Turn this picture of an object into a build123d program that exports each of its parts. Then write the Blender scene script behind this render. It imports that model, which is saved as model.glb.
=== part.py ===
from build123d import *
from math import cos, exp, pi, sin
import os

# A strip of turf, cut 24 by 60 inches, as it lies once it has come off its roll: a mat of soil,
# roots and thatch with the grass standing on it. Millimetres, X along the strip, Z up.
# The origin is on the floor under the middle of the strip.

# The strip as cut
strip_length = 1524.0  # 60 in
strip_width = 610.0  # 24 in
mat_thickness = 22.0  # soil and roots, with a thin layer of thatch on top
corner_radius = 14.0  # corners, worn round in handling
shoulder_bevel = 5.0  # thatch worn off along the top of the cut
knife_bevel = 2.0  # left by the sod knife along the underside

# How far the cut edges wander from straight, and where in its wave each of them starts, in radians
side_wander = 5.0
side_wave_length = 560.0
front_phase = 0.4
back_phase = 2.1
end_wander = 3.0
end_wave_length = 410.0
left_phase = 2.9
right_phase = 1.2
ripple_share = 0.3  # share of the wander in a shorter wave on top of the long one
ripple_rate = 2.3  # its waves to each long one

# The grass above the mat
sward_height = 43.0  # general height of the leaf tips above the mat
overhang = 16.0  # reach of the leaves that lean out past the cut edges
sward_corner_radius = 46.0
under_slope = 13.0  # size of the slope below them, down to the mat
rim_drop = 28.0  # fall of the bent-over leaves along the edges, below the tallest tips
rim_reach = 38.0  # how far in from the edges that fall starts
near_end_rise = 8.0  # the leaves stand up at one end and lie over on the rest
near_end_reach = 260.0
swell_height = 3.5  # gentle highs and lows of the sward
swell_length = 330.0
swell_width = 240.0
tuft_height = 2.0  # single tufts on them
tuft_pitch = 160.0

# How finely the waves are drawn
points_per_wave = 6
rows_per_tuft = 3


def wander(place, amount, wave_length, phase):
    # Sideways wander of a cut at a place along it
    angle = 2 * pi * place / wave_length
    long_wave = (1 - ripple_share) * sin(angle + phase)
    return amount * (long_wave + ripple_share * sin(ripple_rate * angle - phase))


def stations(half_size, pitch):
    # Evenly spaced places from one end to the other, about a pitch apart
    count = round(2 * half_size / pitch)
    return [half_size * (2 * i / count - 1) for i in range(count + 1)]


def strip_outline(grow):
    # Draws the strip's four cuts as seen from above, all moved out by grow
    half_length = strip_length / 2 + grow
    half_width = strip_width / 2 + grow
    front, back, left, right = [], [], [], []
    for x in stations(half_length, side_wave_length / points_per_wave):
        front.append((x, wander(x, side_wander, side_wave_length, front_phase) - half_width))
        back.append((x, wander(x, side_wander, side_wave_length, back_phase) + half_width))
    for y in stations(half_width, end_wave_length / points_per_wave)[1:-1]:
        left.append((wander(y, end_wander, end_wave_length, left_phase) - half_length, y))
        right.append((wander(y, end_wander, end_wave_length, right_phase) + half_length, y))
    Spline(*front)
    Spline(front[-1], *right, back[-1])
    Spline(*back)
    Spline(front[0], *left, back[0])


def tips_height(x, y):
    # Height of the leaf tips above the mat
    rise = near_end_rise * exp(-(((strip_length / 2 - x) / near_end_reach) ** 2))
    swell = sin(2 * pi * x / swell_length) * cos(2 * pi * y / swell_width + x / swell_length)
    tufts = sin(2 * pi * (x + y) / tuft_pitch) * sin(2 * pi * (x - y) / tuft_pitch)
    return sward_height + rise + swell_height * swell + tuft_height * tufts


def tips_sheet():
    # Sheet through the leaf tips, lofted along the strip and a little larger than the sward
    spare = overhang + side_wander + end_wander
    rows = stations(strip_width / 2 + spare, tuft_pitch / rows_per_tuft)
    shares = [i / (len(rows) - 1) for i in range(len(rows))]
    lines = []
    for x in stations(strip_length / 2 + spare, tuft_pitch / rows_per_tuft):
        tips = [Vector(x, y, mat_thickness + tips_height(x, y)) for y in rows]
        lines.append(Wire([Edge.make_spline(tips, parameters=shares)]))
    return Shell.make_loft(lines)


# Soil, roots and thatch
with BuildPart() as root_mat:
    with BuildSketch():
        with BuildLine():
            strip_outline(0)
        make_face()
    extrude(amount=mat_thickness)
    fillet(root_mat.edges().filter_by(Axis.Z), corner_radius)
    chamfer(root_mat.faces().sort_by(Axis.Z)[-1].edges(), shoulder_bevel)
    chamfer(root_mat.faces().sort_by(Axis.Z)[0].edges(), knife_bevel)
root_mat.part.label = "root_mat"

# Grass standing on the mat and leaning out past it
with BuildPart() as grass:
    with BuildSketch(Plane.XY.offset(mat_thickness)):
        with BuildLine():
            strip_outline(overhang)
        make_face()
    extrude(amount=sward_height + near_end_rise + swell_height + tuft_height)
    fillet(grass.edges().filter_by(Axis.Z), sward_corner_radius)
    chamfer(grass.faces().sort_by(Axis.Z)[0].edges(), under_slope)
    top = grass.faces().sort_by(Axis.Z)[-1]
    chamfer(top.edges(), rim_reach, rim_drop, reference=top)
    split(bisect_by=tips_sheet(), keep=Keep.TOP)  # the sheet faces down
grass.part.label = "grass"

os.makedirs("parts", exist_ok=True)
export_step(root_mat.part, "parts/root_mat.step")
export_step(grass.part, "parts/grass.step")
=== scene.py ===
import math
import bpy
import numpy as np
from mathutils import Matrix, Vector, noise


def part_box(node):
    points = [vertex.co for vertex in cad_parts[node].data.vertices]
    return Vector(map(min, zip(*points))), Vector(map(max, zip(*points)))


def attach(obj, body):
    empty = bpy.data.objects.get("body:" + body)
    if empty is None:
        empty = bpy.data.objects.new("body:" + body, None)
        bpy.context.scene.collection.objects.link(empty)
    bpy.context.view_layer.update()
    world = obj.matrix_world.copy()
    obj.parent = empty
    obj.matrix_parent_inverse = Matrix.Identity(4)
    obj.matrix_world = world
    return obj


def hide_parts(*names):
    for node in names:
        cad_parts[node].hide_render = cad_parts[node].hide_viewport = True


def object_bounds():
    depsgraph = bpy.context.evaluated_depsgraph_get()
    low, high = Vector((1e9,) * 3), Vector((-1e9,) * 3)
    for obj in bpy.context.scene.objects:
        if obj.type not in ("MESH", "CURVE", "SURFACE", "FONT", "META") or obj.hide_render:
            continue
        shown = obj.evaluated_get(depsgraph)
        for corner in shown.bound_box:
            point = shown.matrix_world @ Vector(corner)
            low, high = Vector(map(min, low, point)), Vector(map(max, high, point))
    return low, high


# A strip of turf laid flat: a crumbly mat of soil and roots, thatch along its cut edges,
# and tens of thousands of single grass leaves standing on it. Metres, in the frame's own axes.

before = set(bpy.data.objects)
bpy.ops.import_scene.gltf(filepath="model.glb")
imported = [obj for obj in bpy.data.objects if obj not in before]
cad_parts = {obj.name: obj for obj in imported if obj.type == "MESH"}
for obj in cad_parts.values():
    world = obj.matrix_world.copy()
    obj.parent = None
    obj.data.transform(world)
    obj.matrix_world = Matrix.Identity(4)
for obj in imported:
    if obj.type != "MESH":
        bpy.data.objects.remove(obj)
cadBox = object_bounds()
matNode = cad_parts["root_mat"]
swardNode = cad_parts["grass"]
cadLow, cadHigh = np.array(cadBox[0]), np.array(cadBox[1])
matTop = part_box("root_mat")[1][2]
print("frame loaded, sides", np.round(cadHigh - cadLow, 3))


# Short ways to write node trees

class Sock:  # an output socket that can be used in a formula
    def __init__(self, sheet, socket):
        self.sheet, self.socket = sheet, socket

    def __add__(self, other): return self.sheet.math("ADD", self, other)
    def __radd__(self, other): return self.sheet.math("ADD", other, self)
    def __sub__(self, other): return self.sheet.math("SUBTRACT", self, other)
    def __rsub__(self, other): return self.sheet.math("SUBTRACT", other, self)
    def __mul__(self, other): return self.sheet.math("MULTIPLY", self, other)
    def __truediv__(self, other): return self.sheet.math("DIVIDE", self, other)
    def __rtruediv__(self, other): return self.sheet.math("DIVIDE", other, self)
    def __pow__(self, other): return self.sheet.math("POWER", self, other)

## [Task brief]
Beginning with the line containing "# Grass standing" and ending with the line containing "point = shown.matrix_world", extract those lines exactly from the listing above, and only those.

## [Reply to the exercise]
# Grass standing on the mat and leaning out past it
with BuildPart() as grass:
    with BuildSketch(Plane.XY.offset(mat_thickness)):
        with BuildLine():
            strip_outline(overhang)
        make_face()
    extrude(amount=sward_height + near_end_rise + swell_height + tuft_height)
    fillet(grass.edges().filter_by(Axis.Z), sward_corner_radius)
    chamfer(grass.faces().sort_by(Axis.Z)[0].edges(), under_slope)
    top = grass.faces().sort_by(Axis.Z)[-1]
    chamfer(top.edges(), rim_reach, rim_drop, reference=top)
    split(bisect_by=tips_sheet(), keep=Keep.TOP)  # the sheet faces down
grass.part.label = "grass"

os.makedirs("parts", exist_ok=True)
export_step(root_mat.part, "parts/root_mat.step")
export_step(grass.part, "parts/grass.step")
=== scene.py ===
import math
import bpy
import numpy as np
from mathutils import Matrix, Vector, noise


def part_box(node):
    points = [vertex.co for vertex in cad_parts[node].data.vertices]
    return Vector(map(min, zip(*points))), Vector(map(max, zip(*points)))


def attach(obj, body):
    empty = bpy.data.objects.get("body:" + body)
    if empty is None:
        empty = bpy.data.objects.new("body:" + body, None)
        bpy.context.scene.collection.objects.link(empty)
    bpy.context.view_layer.update()
    world = obj.matrix_world.copy()
    obj.parent = empty
    obj.matrix_parent_inverse = Matrix.Identity(4)
    obj.matrix_world = world
    return obj


def hide_parts(*names):
    for node in names:
        cad_parts[node].hide_render = cad_parts[node].hide_viewport = True


def object_bounds():
    depsgraph = bpy.context.evaluated_depsgraph_get()
    low, high = Vector((1e9,) * 3), Vector((-1e9,) * 3)
    for obj in bpy.context.scene.objects:
        if obj.type not in ("MESH", "CURVE", "SURFACE", "FONT", "META") or obj.hide_render:
            continue
        shown = obj.evaluated_get(depsgraph)
        for corner in shown.bound_box:
            point = shown.matrix_world @ Vector(corner)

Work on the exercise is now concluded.